=== Instructions to follow ===
Your task is to reproduce word for word the lines running from the line containing "check_volumes(sizes, *stages, prism)" to the line containing "imported = [obj", inclusive. Nothing else belongs in the answer.
START Data for the task
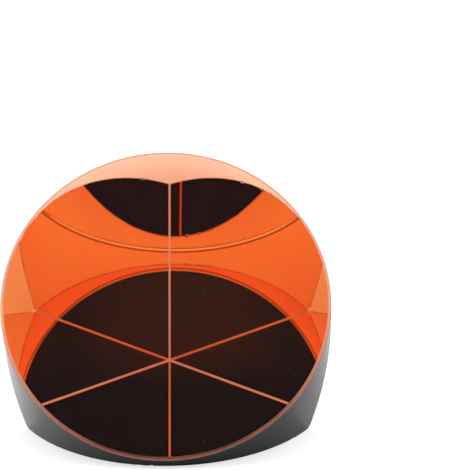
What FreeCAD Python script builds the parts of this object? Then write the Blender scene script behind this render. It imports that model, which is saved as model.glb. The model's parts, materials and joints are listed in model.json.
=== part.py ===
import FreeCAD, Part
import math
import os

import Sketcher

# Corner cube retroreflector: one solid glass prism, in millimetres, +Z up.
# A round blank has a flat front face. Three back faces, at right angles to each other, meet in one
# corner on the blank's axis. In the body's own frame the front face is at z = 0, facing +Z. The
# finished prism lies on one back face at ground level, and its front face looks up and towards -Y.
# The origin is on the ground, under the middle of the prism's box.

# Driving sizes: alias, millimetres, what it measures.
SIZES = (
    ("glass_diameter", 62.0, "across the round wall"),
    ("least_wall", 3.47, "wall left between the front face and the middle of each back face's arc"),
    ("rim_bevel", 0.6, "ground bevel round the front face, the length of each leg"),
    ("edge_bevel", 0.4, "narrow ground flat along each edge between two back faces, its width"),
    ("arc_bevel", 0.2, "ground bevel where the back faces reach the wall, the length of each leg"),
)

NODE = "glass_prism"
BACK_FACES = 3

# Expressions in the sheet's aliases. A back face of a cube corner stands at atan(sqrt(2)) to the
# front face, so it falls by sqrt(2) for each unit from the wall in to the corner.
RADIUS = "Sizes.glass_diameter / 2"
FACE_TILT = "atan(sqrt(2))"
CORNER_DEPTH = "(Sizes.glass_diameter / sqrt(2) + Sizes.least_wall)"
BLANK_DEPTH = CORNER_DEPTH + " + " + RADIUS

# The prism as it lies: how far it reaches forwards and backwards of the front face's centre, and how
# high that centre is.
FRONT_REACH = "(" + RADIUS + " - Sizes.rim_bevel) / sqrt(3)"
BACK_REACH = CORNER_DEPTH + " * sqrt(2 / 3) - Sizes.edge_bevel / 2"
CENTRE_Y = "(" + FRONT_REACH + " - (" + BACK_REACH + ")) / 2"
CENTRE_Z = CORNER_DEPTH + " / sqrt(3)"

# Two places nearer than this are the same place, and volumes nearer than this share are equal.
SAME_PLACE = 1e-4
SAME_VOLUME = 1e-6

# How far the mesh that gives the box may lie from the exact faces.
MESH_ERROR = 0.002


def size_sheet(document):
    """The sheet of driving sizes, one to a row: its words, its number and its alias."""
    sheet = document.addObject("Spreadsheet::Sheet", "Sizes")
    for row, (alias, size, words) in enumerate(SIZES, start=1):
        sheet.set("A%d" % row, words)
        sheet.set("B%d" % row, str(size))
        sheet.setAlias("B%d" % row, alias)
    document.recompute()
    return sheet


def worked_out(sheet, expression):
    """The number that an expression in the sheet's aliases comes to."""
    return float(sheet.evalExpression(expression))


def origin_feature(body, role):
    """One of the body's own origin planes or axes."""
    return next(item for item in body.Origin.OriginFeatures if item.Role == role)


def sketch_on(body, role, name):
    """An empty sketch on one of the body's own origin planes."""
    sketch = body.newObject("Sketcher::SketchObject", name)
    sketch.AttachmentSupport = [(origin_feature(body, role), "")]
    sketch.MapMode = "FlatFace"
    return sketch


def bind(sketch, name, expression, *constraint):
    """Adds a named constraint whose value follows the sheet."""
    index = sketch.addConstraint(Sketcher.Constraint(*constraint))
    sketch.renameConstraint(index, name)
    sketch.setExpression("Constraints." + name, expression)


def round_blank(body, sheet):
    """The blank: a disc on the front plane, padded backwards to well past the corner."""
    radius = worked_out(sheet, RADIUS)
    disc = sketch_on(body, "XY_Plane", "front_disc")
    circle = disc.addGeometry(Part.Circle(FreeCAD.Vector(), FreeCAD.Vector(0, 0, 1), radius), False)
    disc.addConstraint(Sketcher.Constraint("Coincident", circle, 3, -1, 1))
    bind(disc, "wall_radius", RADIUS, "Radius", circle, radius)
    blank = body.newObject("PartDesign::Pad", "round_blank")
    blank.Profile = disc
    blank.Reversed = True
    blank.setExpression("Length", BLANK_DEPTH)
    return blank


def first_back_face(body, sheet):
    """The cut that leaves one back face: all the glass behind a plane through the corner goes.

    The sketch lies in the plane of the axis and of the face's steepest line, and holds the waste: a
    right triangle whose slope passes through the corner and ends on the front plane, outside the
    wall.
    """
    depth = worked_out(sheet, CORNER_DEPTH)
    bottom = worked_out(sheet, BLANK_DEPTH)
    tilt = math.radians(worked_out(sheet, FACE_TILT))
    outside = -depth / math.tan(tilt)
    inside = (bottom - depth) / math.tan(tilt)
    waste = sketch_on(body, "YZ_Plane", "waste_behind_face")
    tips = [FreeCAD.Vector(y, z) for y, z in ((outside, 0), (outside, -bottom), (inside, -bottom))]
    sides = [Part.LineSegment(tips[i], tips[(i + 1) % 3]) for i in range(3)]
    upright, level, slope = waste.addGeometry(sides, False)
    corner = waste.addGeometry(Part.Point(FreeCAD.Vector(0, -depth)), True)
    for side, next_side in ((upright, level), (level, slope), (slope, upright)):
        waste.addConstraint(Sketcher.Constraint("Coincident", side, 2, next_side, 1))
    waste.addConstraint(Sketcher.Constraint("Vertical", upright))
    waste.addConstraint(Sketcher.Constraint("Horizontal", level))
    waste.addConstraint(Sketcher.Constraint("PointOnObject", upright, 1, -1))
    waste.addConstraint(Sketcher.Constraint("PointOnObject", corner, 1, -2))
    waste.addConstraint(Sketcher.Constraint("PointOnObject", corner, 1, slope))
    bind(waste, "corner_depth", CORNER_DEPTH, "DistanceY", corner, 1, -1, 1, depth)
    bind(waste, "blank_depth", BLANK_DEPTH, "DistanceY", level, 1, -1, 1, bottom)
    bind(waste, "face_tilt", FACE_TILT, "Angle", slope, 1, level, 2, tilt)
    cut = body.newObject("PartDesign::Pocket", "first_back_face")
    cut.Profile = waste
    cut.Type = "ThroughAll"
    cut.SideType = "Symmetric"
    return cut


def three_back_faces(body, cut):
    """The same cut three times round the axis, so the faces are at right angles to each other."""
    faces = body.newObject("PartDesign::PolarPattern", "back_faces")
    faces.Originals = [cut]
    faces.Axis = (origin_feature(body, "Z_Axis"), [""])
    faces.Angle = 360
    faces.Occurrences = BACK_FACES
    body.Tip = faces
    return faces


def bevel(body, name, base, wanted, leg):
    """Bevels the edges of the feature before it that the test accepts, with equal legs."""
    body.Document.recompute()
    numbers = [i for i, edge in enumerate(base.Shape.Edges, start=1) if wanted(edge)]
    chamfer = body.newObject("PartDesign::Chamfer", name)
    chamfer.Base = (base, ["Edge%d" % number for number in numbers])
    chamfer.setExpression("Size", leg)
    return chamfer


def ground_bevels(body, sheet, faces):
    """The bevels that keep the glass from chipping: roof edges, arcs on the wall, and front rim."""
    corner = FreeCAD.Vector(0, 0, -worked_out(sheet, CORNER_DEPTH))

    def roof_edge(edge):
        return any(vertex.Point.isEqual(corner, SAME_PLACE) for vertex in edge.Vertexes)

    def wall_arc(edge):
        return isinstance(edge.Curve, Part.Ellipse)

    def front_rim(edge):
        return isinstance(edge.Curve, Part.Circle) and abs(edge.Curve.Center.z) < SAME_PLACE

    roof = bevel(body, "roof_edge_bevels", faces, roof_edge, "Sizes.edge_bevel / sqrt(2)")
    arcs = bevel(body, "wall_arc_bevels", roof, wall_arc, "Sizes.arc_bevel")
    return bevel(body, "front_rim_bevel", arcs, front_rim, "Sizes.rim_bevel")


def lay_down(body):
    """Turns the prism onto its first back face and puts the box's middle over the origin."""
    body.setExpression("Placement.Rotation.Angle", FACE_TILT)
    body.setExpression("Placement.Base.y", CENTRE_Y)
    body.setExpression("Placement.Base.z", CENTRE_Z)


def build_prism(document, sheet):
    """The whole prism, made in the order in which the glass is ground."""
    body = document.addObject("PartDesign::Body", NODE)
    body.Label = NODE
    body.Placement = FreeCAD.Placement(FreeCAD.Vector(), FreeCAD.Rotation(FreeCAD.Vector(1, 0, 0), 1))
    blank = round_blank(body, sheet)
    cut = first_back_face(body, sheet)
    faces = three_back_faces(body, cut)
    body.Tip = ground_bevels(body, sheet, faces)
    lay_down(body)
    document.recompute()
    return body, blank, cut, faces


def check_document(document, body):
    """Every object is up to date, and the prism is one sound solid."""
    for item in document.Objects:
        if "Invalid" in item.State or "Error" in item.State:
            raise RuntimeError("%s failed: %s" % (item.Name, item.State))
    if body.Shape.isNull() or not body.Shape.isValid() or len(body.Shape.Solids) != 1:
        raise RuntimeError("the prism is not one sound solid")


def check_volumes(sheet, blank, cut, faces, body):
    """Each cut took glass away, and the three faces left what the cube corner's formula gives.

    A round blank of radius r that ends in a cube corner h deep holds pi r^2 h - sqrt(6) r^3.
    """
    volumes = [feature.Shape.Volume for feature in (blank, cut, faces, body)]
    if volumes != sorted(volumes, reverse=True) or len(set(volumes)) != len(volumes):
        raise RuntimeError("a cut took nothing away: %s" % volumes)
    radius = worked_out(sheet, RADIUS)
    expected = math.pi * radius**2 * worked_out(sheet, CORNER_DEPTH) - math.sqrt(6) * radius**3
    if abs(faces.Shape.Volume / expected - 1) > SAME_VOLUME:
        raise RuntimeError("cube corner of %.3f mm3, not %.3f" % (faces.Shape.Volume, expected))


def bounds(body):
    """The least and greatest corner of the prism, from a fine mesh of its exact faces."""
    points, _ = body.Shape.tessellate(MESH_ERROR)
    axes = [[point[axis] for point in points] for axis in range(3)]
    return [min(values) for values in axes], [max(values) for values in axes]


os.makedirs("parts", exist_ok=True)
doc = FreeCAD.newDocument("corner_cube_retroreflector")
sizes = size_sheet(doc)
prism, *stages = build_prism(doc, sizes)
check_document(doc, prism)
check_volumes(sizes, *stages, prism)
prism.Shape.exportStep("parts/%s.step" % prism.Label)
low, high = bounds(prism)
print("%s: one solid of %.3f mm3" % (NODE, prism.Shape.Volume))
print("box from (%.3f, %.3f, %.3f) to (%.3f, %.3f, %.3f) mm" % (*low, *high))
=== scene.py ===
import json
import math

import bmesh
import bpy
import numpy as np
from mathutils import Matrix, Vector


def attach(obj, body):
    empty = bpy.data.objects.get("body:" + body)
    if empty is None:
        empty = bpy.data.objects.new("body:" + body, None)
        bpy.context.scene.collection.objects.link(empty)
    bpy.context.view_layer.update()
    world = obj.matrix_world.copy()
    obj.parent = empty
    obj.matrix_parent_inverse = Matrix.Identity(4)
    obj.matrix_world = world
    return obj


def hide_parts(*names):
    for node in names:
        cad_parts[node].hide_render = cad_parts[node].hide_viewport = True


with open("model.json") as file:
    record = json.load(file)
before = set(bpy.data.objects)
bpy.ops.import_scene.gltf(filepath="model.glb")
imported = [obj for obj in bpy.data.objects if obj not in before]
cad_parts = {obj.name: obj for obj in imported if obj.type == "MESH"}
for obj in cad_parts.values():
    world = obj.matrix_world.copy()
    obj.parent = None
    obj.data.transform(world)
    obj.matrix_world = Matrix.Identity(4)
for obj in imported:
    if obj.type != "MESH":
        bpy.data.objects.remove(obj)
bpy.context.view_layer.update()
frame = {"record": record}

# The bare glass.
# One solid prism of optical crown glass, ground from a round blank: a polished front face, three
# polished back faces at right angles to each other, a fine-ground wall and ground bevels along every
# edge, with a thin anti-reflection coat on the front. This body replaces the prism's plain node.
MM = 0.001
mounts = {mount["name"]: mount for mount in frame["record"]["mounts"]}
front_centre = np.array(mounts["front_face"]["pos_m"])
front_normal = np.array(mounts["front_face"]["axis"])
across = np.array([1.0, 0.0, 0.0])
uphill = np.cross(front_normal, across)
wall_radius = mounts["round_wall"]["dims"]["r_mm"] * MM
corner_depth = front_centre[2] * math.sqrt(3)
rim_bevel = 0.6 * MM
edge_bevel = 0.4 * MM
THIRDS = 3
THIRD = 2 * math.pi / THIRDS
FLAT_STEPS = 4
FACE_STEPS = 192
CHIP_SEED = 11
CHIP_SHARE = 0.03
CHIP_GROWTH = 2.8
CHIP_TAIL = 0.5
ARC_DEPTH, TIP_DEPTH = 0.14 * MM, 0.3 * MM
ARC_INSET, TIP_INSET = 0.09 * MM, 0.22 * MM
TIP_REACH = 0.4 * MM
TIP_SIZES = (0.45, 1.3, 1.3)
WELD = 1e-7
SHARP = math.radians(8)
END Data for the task
START Data for the task
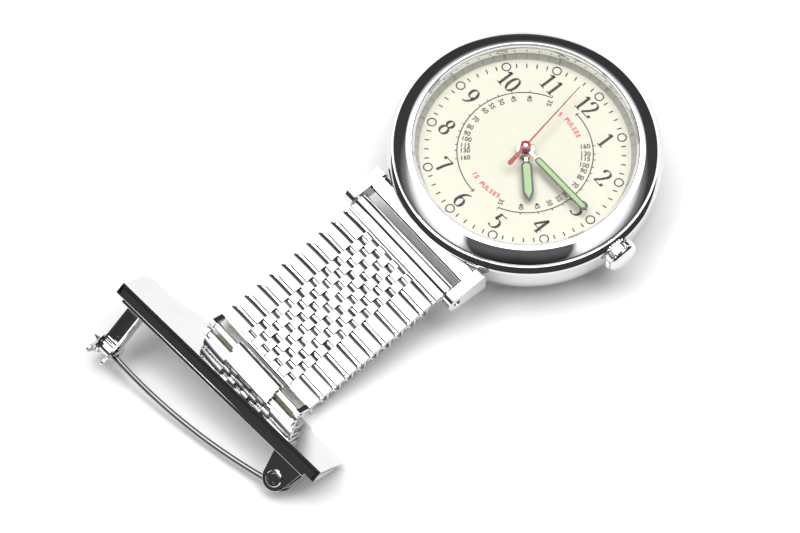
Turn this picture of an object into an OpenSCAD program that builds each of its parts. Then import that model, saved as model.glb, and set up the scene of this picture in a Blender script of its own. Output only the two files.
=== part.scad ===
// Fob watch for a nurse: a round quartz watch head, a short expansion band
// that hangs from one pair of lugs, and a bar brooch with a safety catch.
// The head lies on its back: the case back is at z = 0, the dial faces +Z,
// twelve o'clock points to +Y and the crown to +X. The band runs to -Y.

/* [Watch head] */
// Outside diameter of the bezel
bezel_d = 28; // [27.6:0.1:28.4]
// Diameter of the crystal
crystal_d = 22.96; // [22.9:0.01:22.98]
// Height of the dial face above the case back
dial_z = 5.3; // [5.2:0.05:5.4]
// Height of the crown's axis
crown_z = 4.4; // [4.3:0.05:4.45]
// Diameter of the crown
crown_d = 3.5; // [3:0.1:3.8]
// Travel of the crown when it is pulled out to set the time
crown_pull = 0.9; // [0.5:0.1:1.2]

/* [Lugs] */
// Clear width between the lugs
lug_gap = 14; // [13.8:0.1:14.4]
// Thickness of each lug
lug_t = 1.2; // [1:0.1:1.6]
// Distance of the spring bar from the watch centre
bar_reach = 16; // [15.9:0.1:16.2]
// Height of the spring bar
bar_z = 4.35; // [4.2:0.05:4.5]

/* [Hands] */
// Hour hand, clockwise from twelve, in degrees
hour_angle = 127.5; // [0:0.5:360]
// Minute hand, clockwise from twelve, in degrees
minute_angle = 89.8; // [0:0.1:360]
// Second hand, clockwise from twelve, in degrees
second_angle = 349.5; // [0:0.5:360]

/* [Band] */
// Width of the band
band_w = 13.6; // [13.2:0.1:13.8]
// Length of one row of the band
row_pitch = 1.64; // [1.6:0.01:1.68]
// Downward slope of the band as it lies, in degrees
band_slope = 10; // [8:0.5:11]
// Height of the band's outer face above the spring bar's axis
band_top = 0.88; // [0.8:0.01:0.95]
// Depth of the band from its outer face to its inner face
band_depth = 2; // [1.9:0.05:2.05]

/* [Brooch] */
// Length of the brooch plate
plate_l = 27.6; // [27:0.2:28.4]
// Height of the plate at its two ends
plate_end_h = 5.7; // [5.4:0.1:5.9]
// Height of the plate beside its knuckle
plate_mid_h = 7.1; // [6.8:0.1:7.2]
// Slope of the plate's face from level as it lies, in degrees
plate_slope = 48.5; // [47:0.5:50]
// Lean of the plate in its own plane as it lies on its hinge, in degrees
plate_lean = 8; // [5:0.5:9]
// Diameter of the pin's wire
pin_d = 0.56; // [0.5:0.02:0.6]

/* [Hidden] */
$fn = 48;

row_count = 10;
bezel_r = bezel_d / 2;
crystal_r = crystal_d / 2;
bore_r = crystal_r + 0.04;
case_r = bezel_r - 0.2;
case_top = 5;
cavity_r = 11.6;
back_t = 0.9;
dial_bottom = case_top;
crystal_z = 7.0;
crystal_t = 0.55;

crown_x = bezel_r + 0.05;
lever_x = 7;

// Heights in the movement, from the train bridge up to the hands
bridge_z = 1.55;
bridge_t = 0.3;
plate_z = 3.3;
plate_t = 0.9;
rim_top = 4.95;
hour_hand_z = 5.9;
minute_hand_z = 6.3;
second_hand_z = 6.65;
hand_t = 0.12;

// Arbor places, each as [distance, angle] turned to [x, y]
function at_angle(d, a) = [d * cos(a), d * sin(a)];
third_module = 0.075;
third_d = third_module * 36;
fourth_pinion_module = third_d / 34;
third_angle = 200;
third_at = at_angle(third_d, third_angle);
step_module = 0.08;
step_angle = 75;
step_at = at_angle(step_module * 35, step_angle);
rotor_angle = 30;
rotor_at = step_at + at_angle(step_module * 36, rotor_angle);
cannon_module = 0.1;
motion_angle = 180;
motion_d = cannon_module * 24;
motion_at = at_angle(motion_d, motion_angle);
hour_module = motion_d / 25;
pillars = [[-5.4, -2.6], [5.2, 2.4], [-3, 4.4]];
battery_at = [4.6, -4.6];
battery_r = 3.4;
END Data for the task
START Data for the task
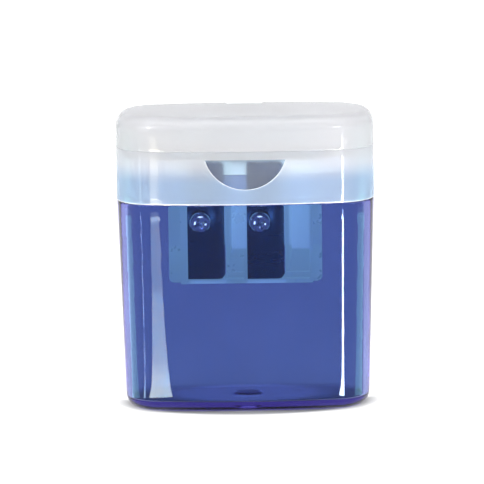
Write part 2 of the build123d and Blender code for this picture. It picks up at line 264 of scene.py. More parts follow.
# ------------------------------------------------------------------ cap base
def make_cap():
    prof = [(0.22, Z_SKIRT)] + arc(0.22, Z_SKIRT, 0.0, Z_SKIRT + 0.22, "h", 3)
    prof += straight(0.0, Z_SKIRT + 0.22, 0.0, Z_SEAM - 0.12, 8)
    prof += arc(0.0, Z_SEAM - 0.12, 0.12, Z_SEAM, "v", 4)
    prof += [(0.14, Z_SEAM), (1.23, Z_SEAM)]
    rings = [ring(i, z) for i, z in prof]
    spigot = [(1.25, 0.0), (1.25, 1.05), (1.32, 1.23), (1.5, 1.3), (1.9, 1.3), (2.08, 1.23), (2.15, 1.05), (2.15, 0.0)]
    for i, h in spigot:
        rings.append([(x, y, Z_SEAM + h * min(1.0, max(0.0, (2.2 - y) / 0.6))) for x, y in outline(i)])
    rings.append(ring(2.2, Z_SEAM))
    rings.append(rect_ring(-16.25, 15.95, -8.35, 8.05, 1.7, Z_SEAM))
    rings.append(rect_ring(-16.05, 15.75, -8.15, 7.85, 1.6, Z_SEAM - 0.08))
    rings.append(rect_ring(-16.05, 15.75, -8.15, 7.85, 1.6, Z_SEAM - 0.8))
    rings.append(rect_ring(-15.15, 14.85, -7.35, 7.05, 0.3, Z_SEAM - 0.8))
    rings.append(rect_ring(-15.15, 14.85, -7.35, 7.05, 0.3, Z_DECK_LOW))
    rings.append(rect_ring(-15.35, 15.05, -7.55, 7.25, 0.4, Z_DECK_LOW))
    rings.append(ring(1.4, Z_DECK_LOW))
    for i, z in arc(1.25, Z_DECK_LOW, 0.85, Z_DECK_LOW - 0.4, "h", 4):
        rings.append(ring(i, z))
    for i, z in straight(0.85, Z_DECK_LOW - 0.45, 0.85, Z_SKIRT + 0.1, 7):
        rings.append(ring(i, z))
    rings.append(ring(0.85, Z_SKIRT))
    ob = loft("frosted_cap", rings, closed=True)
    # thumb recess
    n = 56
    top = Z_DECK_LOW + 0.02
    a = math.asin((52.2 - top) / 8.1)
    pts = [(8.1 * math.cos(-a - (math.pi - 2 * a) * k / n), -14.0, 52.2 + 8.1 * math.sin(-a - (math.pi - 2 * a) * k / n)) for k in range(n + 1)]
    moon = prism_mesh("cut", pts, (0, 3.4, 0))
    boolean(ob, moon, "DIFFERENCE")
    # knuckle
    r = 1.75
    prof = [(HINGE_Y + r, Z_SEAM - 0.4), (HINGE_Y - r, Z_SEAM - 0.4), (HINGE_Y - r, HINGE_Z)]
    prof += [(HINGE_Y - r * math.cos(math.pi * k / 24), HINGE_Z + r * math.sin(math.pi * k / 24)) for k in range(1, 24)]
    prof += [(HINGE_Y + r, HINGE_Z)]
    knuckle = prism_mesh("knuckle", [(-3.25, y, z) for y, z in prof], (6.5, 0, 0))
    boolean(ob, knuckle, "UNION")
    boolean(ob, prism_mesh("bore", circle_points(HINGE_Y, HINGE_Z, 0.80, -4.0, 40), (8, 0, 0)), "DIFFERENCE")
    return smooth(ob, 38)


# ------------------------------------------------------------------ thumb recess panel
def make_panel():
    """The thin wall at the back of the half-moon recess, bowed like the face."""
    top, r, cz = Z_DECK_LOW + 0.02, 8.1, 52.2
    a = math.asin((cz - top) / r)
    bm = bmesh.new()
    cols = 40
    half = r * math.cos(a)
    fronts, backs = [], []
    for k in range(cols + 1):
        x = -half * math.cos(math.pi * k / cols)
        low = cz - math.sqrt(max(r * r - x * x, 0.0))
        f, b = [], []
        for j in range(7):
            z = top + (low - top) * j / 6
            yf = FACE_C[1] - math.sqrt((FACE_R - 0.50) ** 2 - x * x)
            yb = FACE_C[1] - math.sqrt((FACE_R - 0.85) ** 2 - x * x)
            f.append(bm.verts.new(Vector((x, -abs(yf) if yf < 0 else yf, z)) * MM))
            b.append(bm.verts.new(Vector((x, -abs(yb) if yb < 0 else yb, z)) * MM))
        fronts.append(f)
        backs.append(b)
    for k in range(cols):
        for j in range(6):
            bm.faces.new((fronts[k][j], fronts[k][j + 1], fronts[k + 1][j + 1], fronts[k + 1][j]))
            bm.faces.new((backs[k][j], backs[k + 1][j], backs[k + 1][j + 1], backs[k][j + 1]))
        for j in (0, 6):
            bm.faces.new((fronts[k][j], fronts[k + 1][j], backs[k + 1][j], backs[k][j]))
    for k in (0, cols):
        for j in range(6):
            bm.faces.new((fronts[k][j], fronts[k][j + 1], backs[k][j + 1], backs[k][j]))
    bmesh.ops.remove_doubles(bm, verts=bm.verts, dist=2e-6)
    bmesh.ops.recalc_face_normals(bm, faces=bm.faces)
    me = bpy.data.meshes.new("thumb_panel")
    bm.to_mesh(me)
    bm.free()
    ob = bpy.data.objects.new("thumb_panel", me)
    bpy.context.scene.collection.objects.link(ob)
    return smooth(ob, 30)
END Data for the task
=== Output ===
check_volumes(sizes, *stages, prism)
prism.Shape.exportStep("parts/%s.step" % prism.Label)
low, high = bounds(prism)
print("%s: one solid of %.3f mm3" % (NODE, prism.Shape.Volume))
print("box from (%.3f, %.3f, %.3f) to (%.3f, %.3f, %.3f) mm" % (*low, *high))
=== scene.py ===
import json
import math

import bmesh
import bpy
import numpy as np
from mathutils import Matrix, Vector


def attach(obj, body):
    empty = bpy.data.objects.get("body:" + body)
    if empty is None:
        empty = bpy.data.objects.new("body:" + body, None)
        bpy.context.scene.collection.objects.link(empty)
    bpy.context.view_layer.update()
    world = obj.matrix_world.copy()
    obj.parent = empty
    obj.matrix_parent_inverse = Matrix.Identity(4)
    obj.matrix_world = world
    return obj


def hide_parts(*names):
    for node in names:
        cad_parts[node].hide_render = cad_parts[node].hide_viewport = True


with open("model.json") as file:
    record = json.load(file)
before = set(bpy.data.objects)
bpy.ops.import_scene.gltf(filepath="model.glb")
imported = [obj for obj in bpy.data.objects if obj not in before]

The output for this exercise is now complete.